In the produce department, I have to wonder what’s happened to lemons over the years. I remember those small pretty yellow lemons that had thin skins and you could squeeze juice out of them. Remember? Maybe it’s just where I shop, but I can’t seem to find them anymore. The lemons I find these days are huge, with pebbly skins that are about half an inch thick, and the lemon itself is dry once you finally get to it. Where are the good lemons?
Limes seem to have been spared this fate. You can still buy good limes.
Whew! That was close.
Can you even buy yellow grapefruit anymore?

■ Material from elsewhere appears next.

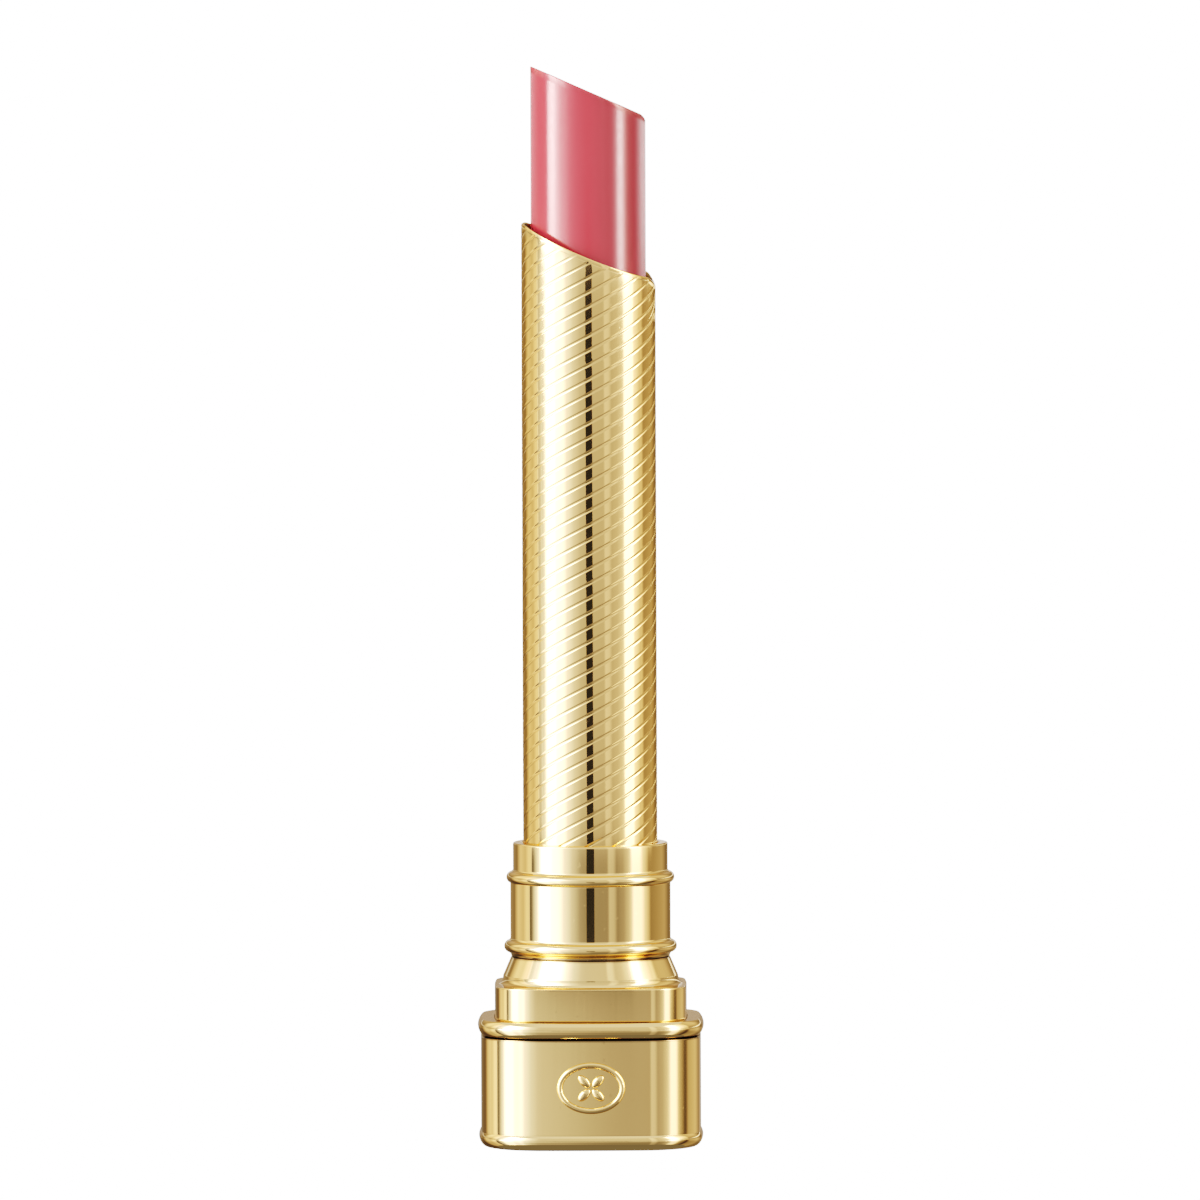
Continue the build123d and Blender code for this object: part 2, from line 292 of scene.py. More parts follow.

The pink ones are good; juicy and sweet, but where are the tart yellow ones? Did America give up on those, too?
(Where was I when this vote was taking place?)
I can remember when you could buy celery that came with a thick rubber band around it, and I remember when each piece of fruit did not have to have a sticker on it.
Yeah, that’s how old I am.
And really: do we need that many brands of cereal? Cereal at my store takes up both sides of an entire aisle, except for Bob’s Red Mill oatmeal, which is found in the health food section. What does that tell ya? (“Yeah, we know this is all sugary non-food crap, but the kids seem to like it….”)
Do I need to start shopping elsewhere?
Those are my grocery store gripes for this week. Do you have any? Dish, she said, keeping with the food theme.





How did you miss the Campbell’s Chunky Chicken Soup? You’re not a very careful shopper!
Soon you will achive the epiphany that people “of a certain age” are NOT in the target demographic of anyone selling anything in the grocery store.
Or any other store, for that matter.
Well. Now that you have tapped my inner Andy Rooney, I’m surprised you didn’t bring up the subject of fresh tomatoes, which seem to taste a little less tomatoey each season. Of course, there ARE tasty types of produce that didn’t seem to exist when I was a tad. Honey Crisp Apples. And Baby Cut Carrots, although I’m pretty sure there’s nothing immature about those ‘babies’. Full grown adult carrots, chopped up and thrown into some rejuvenising machinery. I suspect a more accurate name would be Rock Tumbler Carrots.
Mr Rooney,
I’d long ago given up on tomatoes. You are lucky to live with such a wonderful gardener! Salads in a bag have got to go… no matter how much you wash them, they still taste like chemicals. Years ago Mad Magazine had a cartoon feature about how toothpicks were ground down from huge logs, and I suspect that’s how “baby carrots” are made, too. Those things are not very good, either, because they taste watery and bland. Real carrots have survived our efforts to chemically engineer foods, I guess. Perhaps they are the cockroaches of the vegetable world?
Patt
PS: I think Honey Crisp apples were developed in Minnesota. Huzzah!